ÜBER-SETZEN zu den Friedensstiftern

Morgenandacht
ÜBER-SETZEN zu den Friedensstiftern
07.05.2015 - 06:35
03.04.2015
Pfarrerin i.R. Gabriele Herbst

Morgen ist er 70 Jahre alt – der „Tag der Befreiung „. Zu Recht heißt er so. Denn am 8. Mai vor 70 Jahren kapitulierte die deutsche Wehrmacht vor den alliierten Mächten – und die Welt war befreit von der faschistischen Diktatur eines Adolf Hitler und seiner Vernichtungshelfer. Heute steht in meinem Kalender nur noch: Ende des zweiten Weltkrieges in Europa. Das genügt mir nicht.

 

Für mich bleibt es der „Tag der Befreiung.“ 70 Jahre Frieden in Deutschland, eine unblutige Revolution von 1989, die zur Wiedervereinigung des geteilten Landes führte! Wir in Deutschland könnten auf den Straßen tanzen, uns an solchem Friedensglück freuen. Aber so richtig ist mir danach nicht. Zu viele Menschen waren in diesem Frühling auf den Straßen, die eine überwunden geglaubte Vergangenheit nach oben spülten. Rassistisches und neofaschistisches Denken und Tun kommt mit ungeahnter Brutalität und Dumpfheit zum Vorschein, dass ich vor Scham oft nicht schlafen kann. Viele neue Kriege sind auf der Welt zu beklagen. Fanatismus zwingt mit Terror Millionen Menschen zur Flucht.

 

Trotzdem Feiern? Befreiung und Frieden festlich begehen?

 

Unbedingt, meine ich. Man kann tanzen, um Kraft zu gewinnen. Man braucht kreative Pausen der Freude, des Gebets, des gemeinsamen Essens – in denen man sich vergewissert, wie die nächsten Schritte für die Erhaltung von Frieden sein können. Eine brauchbare Anleitung für so eine Vergewisserung finde ich im 1.Petrusbrief des Neuen Testamentes (3,10f.);

 

„Wer das Leben lieben und gute Zeiten sehen will, der hüte seine Zunge, dass sie nichts Böses rede und seine Lippen, dass sie nicht betrügen. Er wende sich ab vom Bösen und tue Gutes. Er suche Frieden und jage ihm nach.“

Dem Frieden nachjagen, ihn suchen! Plastische Bilder. Sie beschreiben, dass Friede nie für alle Zeit da ist, dass er immer wieder eingeübt werden muss. Dass er manchmal freigeschaufelt werden muss wie ein Schatz, wenn Schmutz, Gewöhnung oder Bosheit ihn überlagern.

 

Mit meinem Enkel, der am morgigen Tag der Befreiung seinen sechsten Geburtstag feiert, spreche ich oft über die Schönheit von Frieden. Wie alle kleinen Jungen ist er fasziniert vom Kämpfen, von starken Männern, die sich von niemandem einschüchtern lassen. Er findet es gar nicht cool, dass seine Oma Spielzeugpistolen ablehnt und schon bei Messern die Nase rümpft. Ach Du, sage ich zu diesem wunderbaren Menschen, der so viel Frieden im Gesicht trägt. Du kennst doch in deiner Heimatstadt viele Frauen, Männer und Kinder aus anderen Ländern, die vor Pistolen und Messern fliehen mussten. Wollen wir nicht lieber Frieden üben? Langweilig, mault er. Langweilig.

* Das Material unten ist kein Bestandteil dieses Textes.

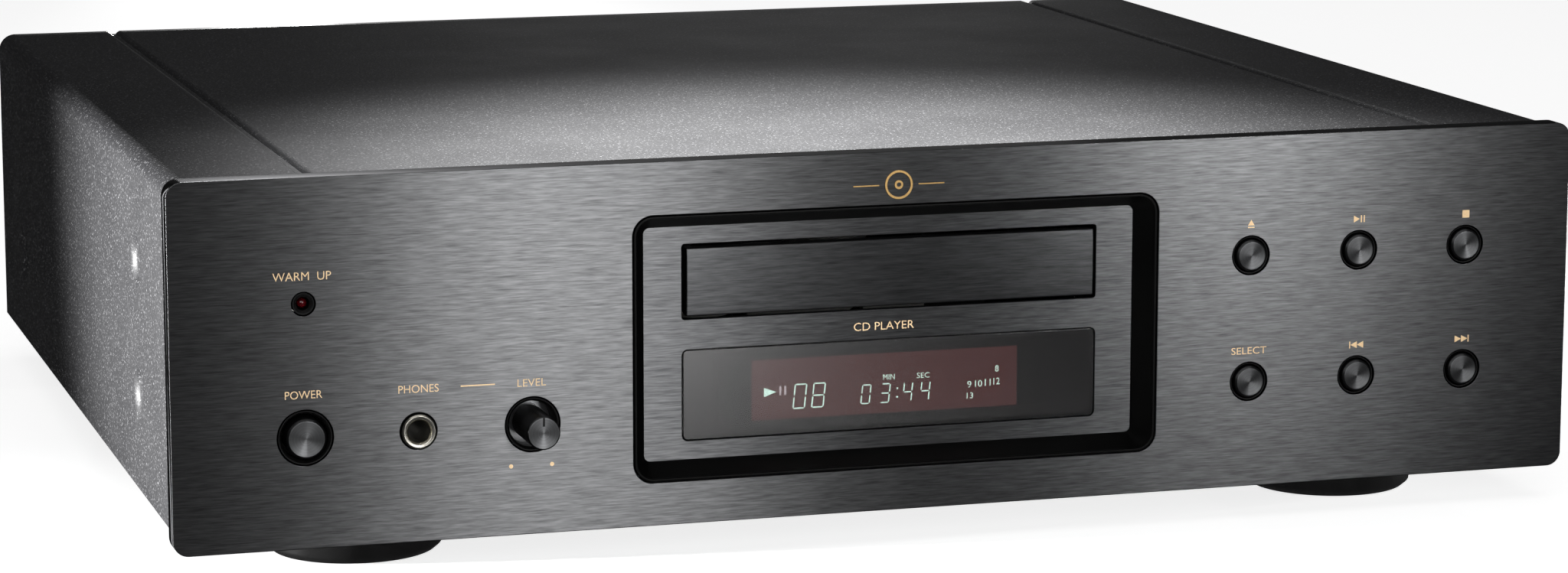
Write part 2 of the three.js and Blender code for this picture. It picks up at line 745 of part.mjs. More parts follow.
// The pickup block: a bush on the rod, a shoe on the rail, the lens and a rack.
function pickupSled() {
  const { frontY, rearY, lensY } = SLED;
  const block = box(-20, 20, frontY, rearY, 54.6, 59.4);
  const belly = box(-18, 18, frontY + 2, rearY - 4, 46, 55);
  const bush = box(-29.4, -19.9, frontY + 3, rearY - 3, 53.6, 59.4);
  const shoe = box(19.9, 24.4, frontY + 6, rearY - 6, 54.6, 57);
  const lens = turned("z", [
    [0, 59.3],
    [4.4, 59.3],
    [4.4, 60.6],
    [3.2, 61.4],
    [0, 61.9],
  ], [0, lensY, 0], 16);
  const rack = flatPlate(
    rackOutline(SLED_RACK.backX, SLED_RACK.pitchX, 88.5, 125.5, FEED_GEAR.y),
    54.6,
    56.6,
  );
  const bore = rod("y", 1.85, 40, [-26, frontY - 2, 56], 12);
  return cut(joined(block, belly, bush, shoe, lens, rack), bore);
}

function guideRod() {
  return rod("y", 1.5, 70, [-26, 88, 56], 12);
}

function feedGear() {
  const { x, y, teeth } = FEED_GEAR;
  const wheel = flatPlate(gearOutline(x, y, teeth, Math.PI), 54.4, 56.8);
  return joined(wheel, rod("z", 2.4, 3.6, [x, y, 53.4], 12));
}

// Pinion and belt wheel in one moulding; the pinion runs in the tray's channel.
function loadingGear() {
  const centre = [PINION_X, PINION.y, WHEEL.bottom];
  const wheel = rod("z", WHEEL.radius, WHEEL.top - WHEEL.bottom, centre, 20);
  const pinion = flatPlate(
    gearOutline(PINION_X, PINION.y, PINION.teeth, Math.PI),
    WHEEL.top - 0.1,
    RACK.top - 0.6,
  );
  const stub = rod("z", 2.5, 6, [PINION_X, PINION.y, WHEEL.bottom - 5.9], 12);
  return joined(wheel, pinion, stub);
}

function loadingMotor() {
  return rod("z", 10, 22, [PULLEY.x, PULLEY.y, 28], 24);
}

function motorPulley() {
  return turned("z", [
    [0, 50.4],
    [1.2, 50.4],
    [1.2, 53.4],
    [4.2, 53.4],
    [4.2, 53.8],
    [PULLEY.radius, 54],
    [PULLEY.radius, 56],
    [4.2, 56.2],
    [4.2, 56.6],
    [0, 56.6],
  ], [PULLEY.x, PULLEY.y, 0], 16);
}

// A loop round two circles of different size: its outline, grown by margin.
function beltOutline(margin) {
  const big = WHEEL.radius + margin;
  const small = PULLEY.radius + margin;
  const dx = PULLEY.x - PINION_X;
  const dy = PULLEY.y - PINION.y;
  const along = Math.atan2(dy, dx);
  const lean = Math.acos((big - small) / Math.hypot(dx, dy));
  const shape = new THREE.Shape();
  shape.absarc(PINION_X, PINION.y, big, along + lean, along - lean + 2 * Math.PI);
  shape.absarc(PULLEY.x, PULLEY.y, small, along - lean, along + lean);
  return shape;
}

function driveBelt() {
  const loop = beltOutline(1);
  loop.holes.push(beltOutline(0.35));
  return flatPlate(loop, 54.25, 55.75, 5);
}

// A bar that slides across the frame; its sloping slot lowers the traverse.
function liftCam() {
  const bar = box(-34, 22, 43, 46.4, 33, 56);
  const { pinZ, drop, travel, pinRadius } = LIFT;
  const reach = pinRadius + 0.6;
  const tail = 2.5;
  const slope = drop / travel;
  const slot = polygon([
    [tail, pinZ + tail * slope + reach],
    [-travel - tail, pinZ - drop - tail * slope + reach],
    [-travel - tail, pinZ - drop - tail * slope - reach],
    [tail, pinZ + tail * slope - reach],
  ]);
  return cut(bar, frontPlate(slot, 42, 48));
}

// -------------------------------------------------------------------- electrics

function powerTransformer() {
  return turned("z", [
    [14, 14],
    [19, 8.4],
    [44, 8.4],
    [50, 14],
    [50, 48],
    [44, 54],
    [19, 54],
    [14, 49],
    [14, 14],
  ], [-142, 112, 0], 24);
}

function powerBoard() {
  const z = 14;
  const board = box(-203, -92, 182, 338, z, z + 1.6);
  const legs = [-198, -97].flatMap((x) =>
    [187, 333].map((y) => rod("z", 3, z - 7.2, [x, y, 7.3], 8)),
  );
  const capacitors = [-182, -154].flatMap((x) =>
    [206, 236].map((y) => rod("z", 11, 35, [x, y, z + 1.5], 12)),
  );
  const heatSink = box(-122, -118, 200, 270, z + 1.5, 52);
  const fins = [0, 1, 2, 3, 4].map((i) => {
    const y = 204 + i * 15;
    return box(-118.1, -104, y, y + 2, z + 1.5, 50);
  });
  const fuse = rod("x", 3, 24, [-180, 300, z + 5], 10);
  const holder = box(-182, -154, 296, 304, z + 1.5, z + 5);
  return joined(board, ...legs, ...capacitors, heatSink, ...fins, holder, fuse);
}

const TUBES = { tube_left: [118, 170], tube_right: [168, 170] };

function mainBoard() {
  const z = 14;
  const board = box(88, 203, 60, 346, z, z + 1.6);
  const legs = [93, 198].flatMap((x) =>
    [65, 341].map((y) => rod("z", 3, z - 7.2, [x, y, 7.3], 8)),
  );
  const sockets = Object.values(TUBES).map(([x, y]) => rod("z", 11, 6, [x, y, z + 1.5], 10));
  const capacitors = [104, 126, 148, 170, 192].map((x) => rod("z", 6, 22, [x, 220, z + 1.5], 8));
  const chips = [
    box(120, 134, 90, 104, z + 1.5, z + 4),
    box(150, 158, 92, 108, z + 1.5, z + 4),
    box(110, 122, 270, 280, z + 1.5, z + 14),
    box(160, 172, 270, 280, z + 1.5, z + 14),
  ];
  return joined(board, ...legs, ...sockets, ...capacitors, ...chips);
}

function tube(x, y) {
  return turned("z", [
    [0, 21.9],
    [9.5, 21.9],
    [10.5, 24],
    [10.5, 62],
    [8, 66],
    [2, 68],
    [1, 71],
    [0, 71],
  ], [x, y, 0], 12);
}

// The mains inlet: flanged moulding, an open cavity and three flat pins in it.
function mainsInlet() {
  const { x, z, halfWidth, halfHeight } = INLET;
  const face = COVER.rear + GAP;
  const flange = frontPlate(
    roundedRect(x - 24, x + 24, z - 13, z + 13, 3), face, face + 3,
  );
  const shell = box(
    x - halfWidth - 1.5, x + halfWidth + 1.5, COVER.rear - 18, face + 1,
    z - halfHeight - 1.5, z + halfHeight + 1.5,
  );
  const cavity = box(
    x - halfWidth, x + halfWidth, COVER.rear - 16, face + 5, z - halfHeight, z + halfHeight,
  );
  const pins = [
    [-7, -1.5],
    [0, 2.5],
    [7, -1.5],
  ].map(([dx, dz]) =>
    box(x + dx - 1, x + dx + 1, COVER.rear - 24, COVER.rear - 6, z + dz - 2, z + dz + 2),
  );
  return joined(cut(joined(flange, shell), cavity), ...pins);
}

// A phono socket: turned sleeve with a hole for the plug's centre pin.
function phonoSleeve(x, z) {
  const end = COVER.rear + JACK_REACH;
  return turned("y", [
    [0, end - 20],
    [JACK_HOLE - 0.35, end - 20],
    [JACK_HOLE - 0.35, end - 8],
    [4.15, end - 8],
    [4.15, end],
    [1.7, end],
    [1.7, end - 9],
    [0, end - 9],
  ], [x, 0, z], 16);
}

function analogJacks() {
  const [first, last] = ANALOG.xs;
  const rear = COVER.rear - SHEET - GAP;
  const block = box(first - 10, last + 10, rear - 12, rear, ANALOG.z - 10, ANALOG.z + 8);
  return joined(block, phonoSleeve(first, ANALOG.z), phonoSleeve(last, ANALOG.z));
}

function digitalJacks() {
  const { coaxX, opticalX, z } = DIGITAL;
  const rear = COVER.rear - SHEET - GAP;
  const block = box(opticalX - 8, coaxX + 8, rear - 12, rear, z - 10, z + 8);
  const optical = box(opticalX - 5, opticalX + 5, rear - 1, COVER.rear + 2.5, z - 5, z + 5);
  return joined(block, phonoSleeve(coaxX, z), optical);
}

// --------------------------------------------------------------------- assembly

place("front_panel", frontPanel(), MATERIALS.brushed);
place("window_frame", windowFrame(), MATERIALS.blackTrim);
place("center_plate", centrePlate(), MATERIALS.centre);
place("display_window", displayWindow(), MATERIALS.smoked);
place("display_module", displayModule(), MATERIALS.glass);
place("front_board", frontBoard(), MATERIALS.board);
place("sub_front", subFront(), MATERIALS.plating);

place("button_guide", buttonGuide(), MATERIALS.blackTrim);
for (const [name, [x, z]] of Object.entries(BUTTONS)) {
  place(name, turned("y", BUTTON_PROFILE, [x, 0, z], 16), MATERIALS.spun);
}
place("power_bezel", bezel(POWER), MATERIALS.blackTrim);
place("power_button", powerButton(), MATERIALS.spun);
place("power_switch", powerSwitch(), MATERIALS.blackTrim);
place("level_bezel", bezel(LEVEL), MATERIALS.blackTrim);
place("level_knob", levelKnob(), MATERIALS.spun);
place("level_pot", levelPot(), MATERIALS.plating);
place("headphone_jack", headphoneJack(), MATERIALS.nickel);
place("lamp_holder", lampHolder(), MATERIALS.blackTrim);
place("warm_up_lamp", warmUpLamp(), MATERIALS.lampRed);

place("chassis_base", chassisBase(), MATERIALS.plating);
place("rear_panel", rearPanel(), MATERIALS.coating);
place("top_cover", topCover(), MATERIALS.coating);
for (const [side, sideName] of [[-1, "left"], [1, "right"]]) {
  SCREW_PLACES.forEach(([y, z], i) => {
    place(`cover_screw_${sideName}_${i + 1}`, coverScrew(side, y, z), MATERIALS.nickel);
  });
  for (const [end, y] of [["front", FOOT.frontY], ["rear", FOOT.rearY]]) {
    const foot = turned("z", FOOT_PROFILE, [side * FOOT.x, y, 0], 24);
    place(`foot_${end}_${sideName}`, foot, MATERIALS.glossBlack);
  }
}

place("tray_door", trayDoor(), MATERIALS.centre);
place("disc_tray", discTray(), MATERIALS.blackTrim);
place("loader_frame", loaderFrame(), MATERIALS.blackTrim);
place("clamp_bridge", clampBridge(), MATERIALS.plating);
place("clamp_puck", turned("z", CLAMP_PROFILE, [0, DISC.y, 0]), MATERIALS.white);
place("loading_motor", loadingMotor(), MATERIALS.nickel);
place("motor_pulley", motorPulley(), MATERIALS.white);
place("loading_gear", loadingGear(), MATERIALS.white);
place("drive_belt", driveBelt(), MATERIALS.rubber);
place("lift_cam", liftCam(), MATERIALS.white);
place("traverse_frame", traverseFrame(), MATERIALS.blackTrim);
place("spindle_motor", spindleMotor(), MATERIALS.nickel);
place("turntable", turned("z", TURNTABLE_PROFILE, [0, DISC.y, 0]), MATERIALS.blackTrim);
place("guide_rod", guideRod(), MATERIALS.nickel);
place("pickup_sled", pickupSled(), MATERIALS.plating);
place("feed_gear", feedGear(), MATERIALS.white);

place("power_transformer", powerTransformer(), MATERIALS.winding);
place("power_board", powerBoard(), MATERIALS.board);
place("main_board", mainBoard(), MATERIALS.board);
for (const [name, [x, y]] of Object.entries(TUBES)) {
  place(name, tube(x, y), MATERIALS.glass);
}
place("mains_inlet", mainsInlet(), MATERIALS.blackTrim);
place("analog_jacks", analogJacks(), MATERIALS.nickel);
place("digital_jacks", digitalJacks(), MATERIALS.nickel);

part.position.set(0, (KNOB_REACH - COVER.rear - JACK_REACH) / 2, -FOOT.bottom);

export default part;
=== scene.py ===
import math

import bmesh
import bpy
from mathutils import Matrix, Vector


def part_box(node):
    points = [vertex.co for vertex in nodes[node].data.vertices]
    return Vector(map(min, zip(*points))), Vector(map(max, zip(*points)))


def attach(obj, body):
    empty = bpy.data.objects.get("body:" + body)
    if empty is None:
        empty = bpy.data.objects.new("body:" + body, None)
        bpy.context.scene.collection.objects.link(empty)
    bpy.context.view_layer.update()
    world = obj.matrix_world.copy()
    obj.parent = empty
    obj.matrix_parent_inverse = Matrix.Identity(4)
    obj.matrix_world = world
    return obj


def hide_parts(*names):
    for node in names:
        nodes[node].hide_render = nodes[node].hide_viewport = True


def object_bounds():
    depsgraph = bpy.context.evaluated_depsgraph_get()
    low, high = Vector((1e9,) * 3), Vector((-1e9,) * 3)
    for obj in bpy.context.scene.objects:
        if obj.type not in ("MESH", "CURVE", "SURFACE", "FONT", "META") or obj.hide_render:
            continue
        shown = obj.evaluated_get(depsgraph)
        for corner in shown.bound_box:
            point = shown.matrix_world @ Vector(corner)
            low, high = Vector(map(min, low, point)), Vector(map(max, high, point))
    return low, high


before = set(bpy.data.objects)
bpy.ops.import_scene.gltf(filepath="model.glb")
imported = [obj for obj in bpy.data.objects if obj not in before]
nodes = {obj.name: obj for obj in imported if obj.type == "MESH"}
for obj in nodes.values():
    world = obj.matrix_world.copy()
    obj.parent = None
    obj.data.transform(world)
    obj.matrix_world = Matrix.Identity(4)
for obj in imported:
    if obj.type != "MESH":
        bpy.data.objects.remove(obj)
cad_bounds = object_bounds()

# A compact disc player's looks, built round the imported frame. Sizes are in
# millimetres in the front panel's own frame: X to the right of its centre line,
# Y back from its front face, Z up from its bottom edge.
MM = 0.001
scene = bpy.context.scene
PANEL_LO, PANEL_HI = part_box("front_panel")
ORIGIN = Vector((0, PANEL_LO.y, PANEL_LO.z))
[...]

In diesem Frühling bot sich uns beiden eine Chance, Frieden zu üben. Mein Enkel besuchte uns in Magdeburg, um mit uns seinen Tauftag zu feiern. Wir luden Nachbarskinder ein und zwei syrische Kinder, die gerade erst vor dem Krieg des Islamischen Staates geflohen waren. Warum sind die in Magdeburg, fragte mein Enkel? Weil Soldaten ihre Familien töten wollen. Aber warum? Was haben sie Böses getan? Nichts. Antworte ich. Sie wollen nur leben wie du, spielen, lernen und an Jesus glauben. Ich sehe, wie mein Enkel nachdenkt.

 

Als der fünfjährige Issa und die siebenjährige Mary am Nachmittag an unserer Tür stehen, ist mein Enkel aufgeregt. Noch können die beiden Kinder kaum ein Wort Deutsch. Mein Enkel rennt zum festlich gedeckten Tisch und hält ihnen seine extra für sie gemalten Bilder hin. Auf den Bildern leuchtet bunter Frieden. Drei Kinder halten sich fest an den Händen. Die Sonne scheint auf einem Blatt Papier, auf dem Pistolen und Gewalt keinen Platz haben.